Bridging Gaussian and non-Gaussian Data Assimilation for High-Dimensional Geophysical Models

Abstract

Strongly nonlinear model dynamics and observation operators can induce bias in Gaussian-based data assimilation methods commonly used for numerical weather prediction, such as ensemble Kalman filters (EnKFs) and the 4D variational method (4DVar). This limitation is apparent for multiscale weather prediction systems that exhibit large uncertainty in smaller scales, or when observations are sensitive to cloud processes. Several methods have been proposed for improving data assimilation performance in nonlinear regimes. Examples include the adoption of an "outer loop" in variational methods, which helps reduce bias caused by linear assumptions. Likewise, numerous "iterative ensemble methods" exist, which periodically re-linearize model and measurement operators in the same manner. While the convergence properties of the latter methods are not completely known, numerical experiments performed by several previous studies suggest they can provide accurate solutions for mildly nonlinear problems.
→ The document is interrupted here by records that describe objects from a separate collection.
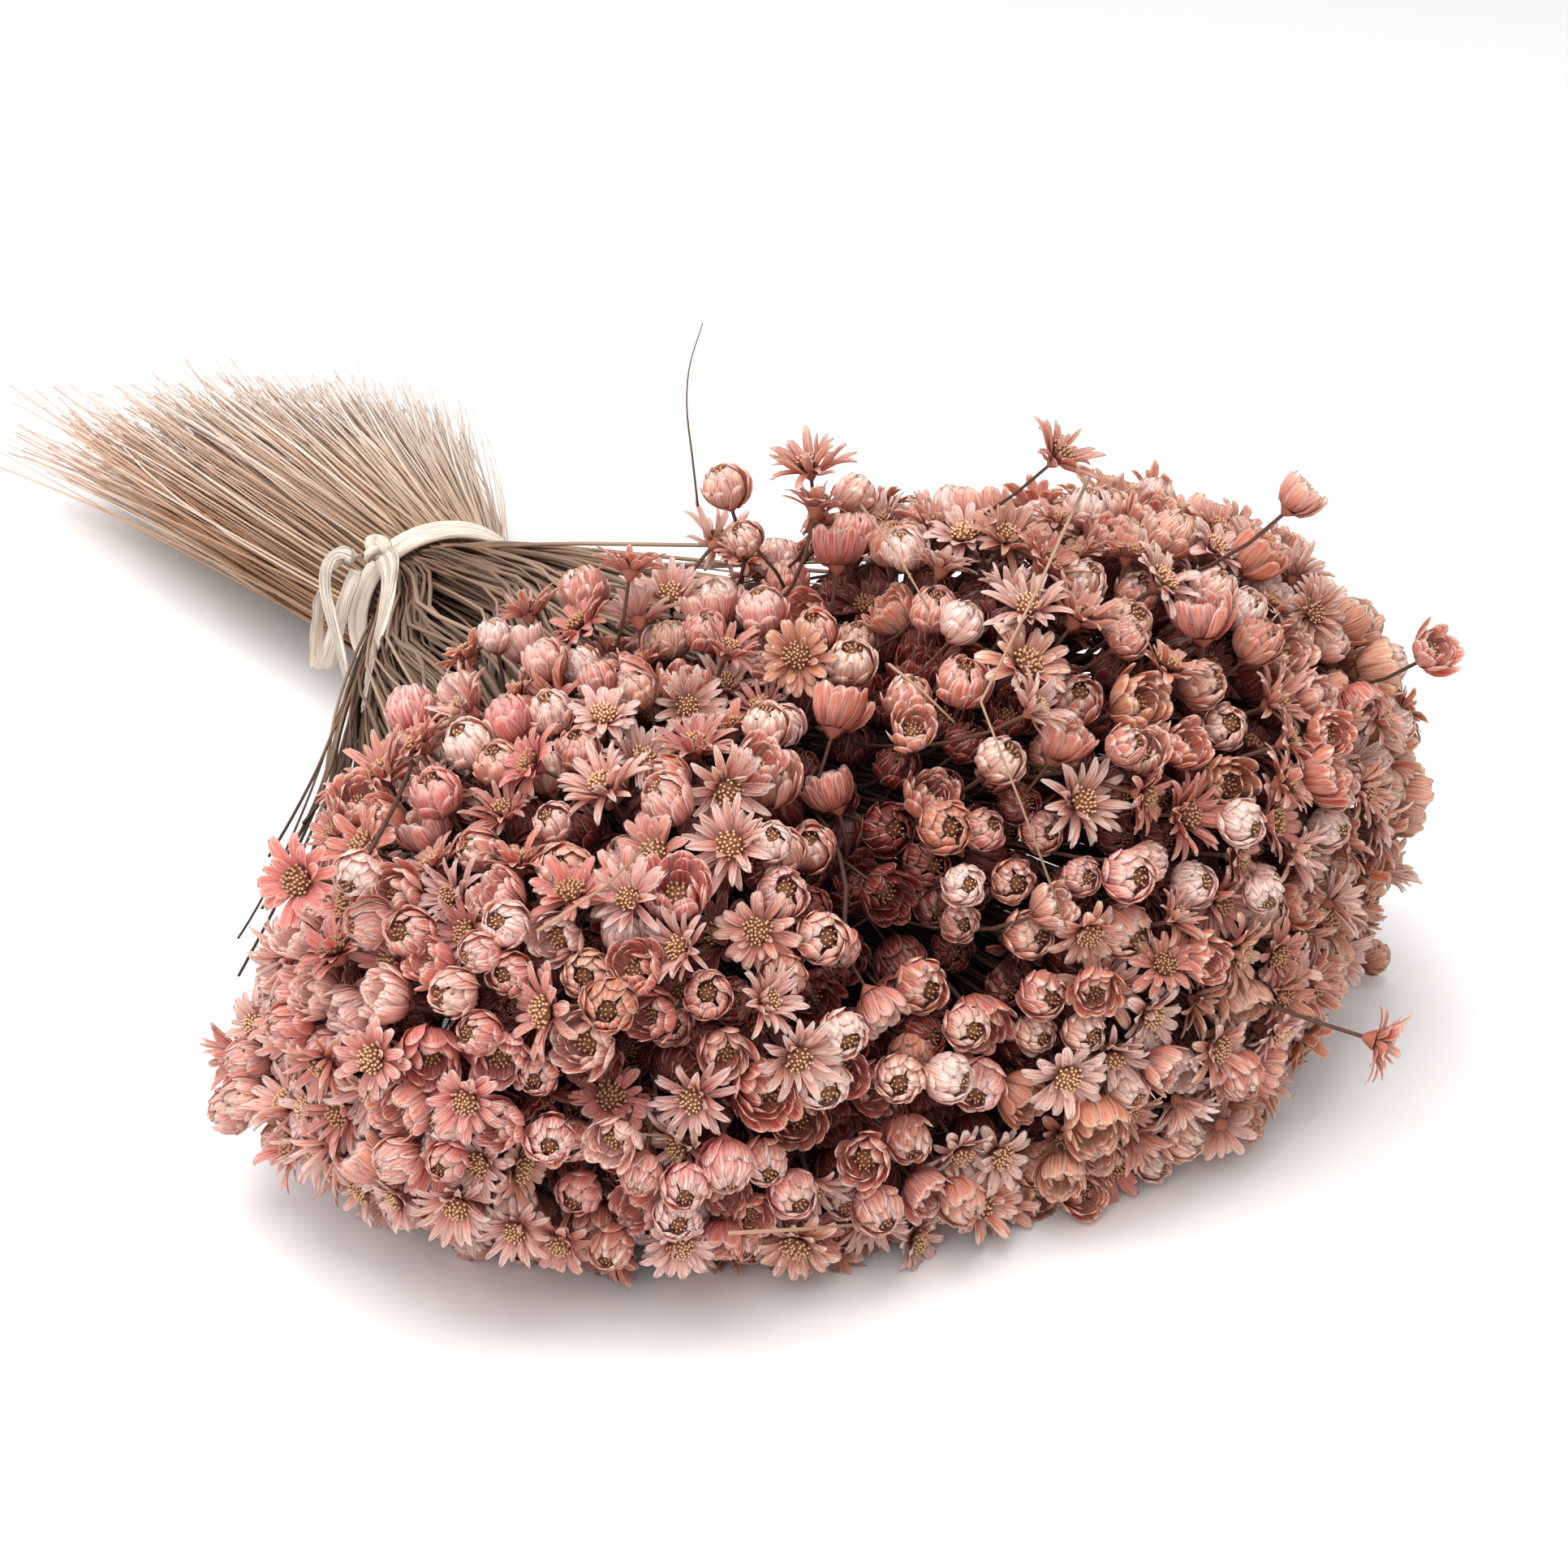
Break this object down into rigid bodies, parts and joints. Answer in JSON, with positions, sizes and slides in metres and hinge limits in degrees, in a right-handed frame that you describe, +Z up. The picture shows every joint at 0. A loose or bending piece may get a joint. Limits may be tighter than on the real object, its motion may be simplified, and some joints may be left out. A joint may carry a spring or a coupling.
{
  "type": "bunch of dried glixia",
  "caption": "Tied bunch of dried glixia star flowers lying on its side, with a broom of pale cut stems, a raffia tie and a broad lobed crown of dusty pink flowers",
  "frame": {"origin": "middle of the bunch's footprint on the surface it lies on", "axes": "+X along the bunch from the cut ends to the flowers, +Y to the left of someone looking that way, +Z up"},
  "size_m": [0.4468, 0.2184, 0.1218],
  "materials": {
    "petals": "matte",
    "stems": "matte",
    "raffia": "matte"
  },
  "bodies": {
    "root": {"flower_spray_1": "petals", "flower_spray_2": "petals", "flower_spray_3": "petals", "flower_spray_4": "petals", "flower_spray_5": "petals", "flower_spray_6": "petals", "flower_spray_7": "petals", "flower_spray_8": "petals", "flower_spray_9": "petals", "flower_spray_10": "petals", "flower_spray_11": "petals", "flower_spray_12": "petals", "flower_spray_13": "petals", "flower_spray_14": "petals", "flower_spray_15": "petals", "flower_spray_16": "petals", "flower_spray_17": "petals", "flower_spray_18": "petals", "flower_spray_19": "petals", "raffia_knot": "raffia", "raffia_tail_1": "raffia", "raffia_tail_2": "raffia", "raffia_wrap_1": "raffia", "raffia_wrap_2": "raffia", "stem_sheaf_1": "stems", "stem_sheaf_2": "stems", "stem_sheaf_3": "stems", "stem_sheaf_4": "stems", "stem_sheaf_5": "stems", "stem_sheaf_6": "stems", "stem_sheaf_7": "stems", "stem_sheaf_8": "stems", "stem_sheaf_9": "stems", "stem_sheaf_10": "stems", "stem_sheaf_11": "stems", "stem_sheaf_12": "stems", "stem_sheaf_13": "stems", "stem_sheaf_14": "stems", "stem_sheaf_15": "stems", "stem_sheaf_16": "stems", "stem_sheaf_17": "stems", "stem_sheaf_18": "stems", "stem_sheaf_19": "stems"}
  },
  "joints": []
}
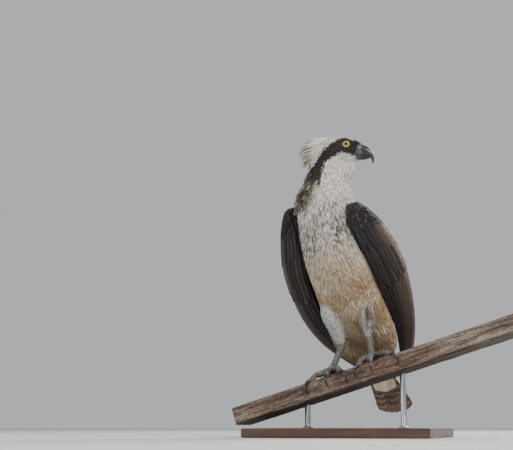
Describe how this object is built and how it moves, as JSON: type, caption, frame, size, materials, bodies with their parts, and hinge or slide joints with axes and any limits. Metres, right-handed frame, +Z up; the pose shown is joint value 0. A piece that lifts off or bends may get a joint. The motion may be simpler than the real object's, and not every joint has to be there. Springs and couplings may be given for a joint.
{
  "type": "perched osprey display model",
  "caption": "Life-size still osprey gripping a sloping cut length of timber, with folded wings and turned head, on a flat display stand.",
  "frame": {"origin": "centre of the display base's flat underside", "axes": "+Z up; the bird's breast faces -Y, its left wing is on +X and its head is turned to +X; the timber rises towards +X"},
  "size_m": [0.5491, 0.3176, 0.5271],
  "materials": {
    "base_wood": "satin varnish",
    "rod_steel": "brushed",
    "weathered_timber": "bare, grey and weathered",
    "white_feathers": "matte feather coat",
    "belly_feathers": "matte feather coat",
    "wing_feathers": "soft sheen",
    "tail_feathers": "soft sheen",
    "eye": "wet gloss",
    "bill": "smooth horn",
    "foot_skin": "scaled, dull",
    "claw": "polished horn"
  },
  "bodies": {
    "root": {"stand_base": "base_wood", "stand_rod_left": "rod_steel", "stand_rod_right": "rod_steel", "perch_beam": "weathered_timber", "head": "white_feathers", "neck": "white_feathers", "torso": "belly_feathers", "eye_left": "eye", "eye_right": "eye", "bill_upper": "bill", "bill_lower": "bill", "tail": "tail_feathers", "wing_left": "wing_feathers", "wing_right": "wing_feathers", "thigh_left": "belly_feathers", "thigh_right": "belly_feathers", "tarsus_left": "foot_skin", "tarsus_right": "foot_skin", "toe_left_inner": "foot_skin", "claw_left_inner": "claw", "toe_left_middle": "foot_skin", "claw_left_middle": "claw", "toe_left_outer": "foot_skin", "claw_left_outer": "claw", "toe_left_hind": "foot_skin", "claw_left_hind": "claw", "toe_right_inner": "foot_skin", "claw_right_inner": "claw", "toe_right_middle": "foot_skin", "claw_right_middle": "claw", "toe_right_outer": "foot_skin", "claw_right_outer": "claw", "toe_right_hind": "foot_skin", "claw_right_hind": "claw"}
  },
  "joints": []
}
Another strategy that has gained momentum in recent years is to apply dimension-reduction procedures (namely, localization) to particle filters (PFs). PFs avoid the parametric estimation of Bayesian posterior densities, thus providing great flexibility for solving non-Gaussian data assimilation problems. However, these methods are more easily affected by sampling error than Gaussian-based methods—even when using localization. My research introduces new approaches that bridge Gaussian and non-Gaussian data assimilation for geophysical models. To begin, the first part of this study investigates intrinsic limitations in data assimilation methods that are currently used for nonlinear applications in geoscience. We then propose novel data assimilation strategies for combining PFs with Gaussian-based methods that are more robust to sampling error. We demonstrate that the approaches have significant value within modern high-resolution regional atmospheric modeling systems, which are designed specifically for predicting tropical cyclones and severe convective storms. We further emphasize that this research has general implications for data assimilation within Earth-system models.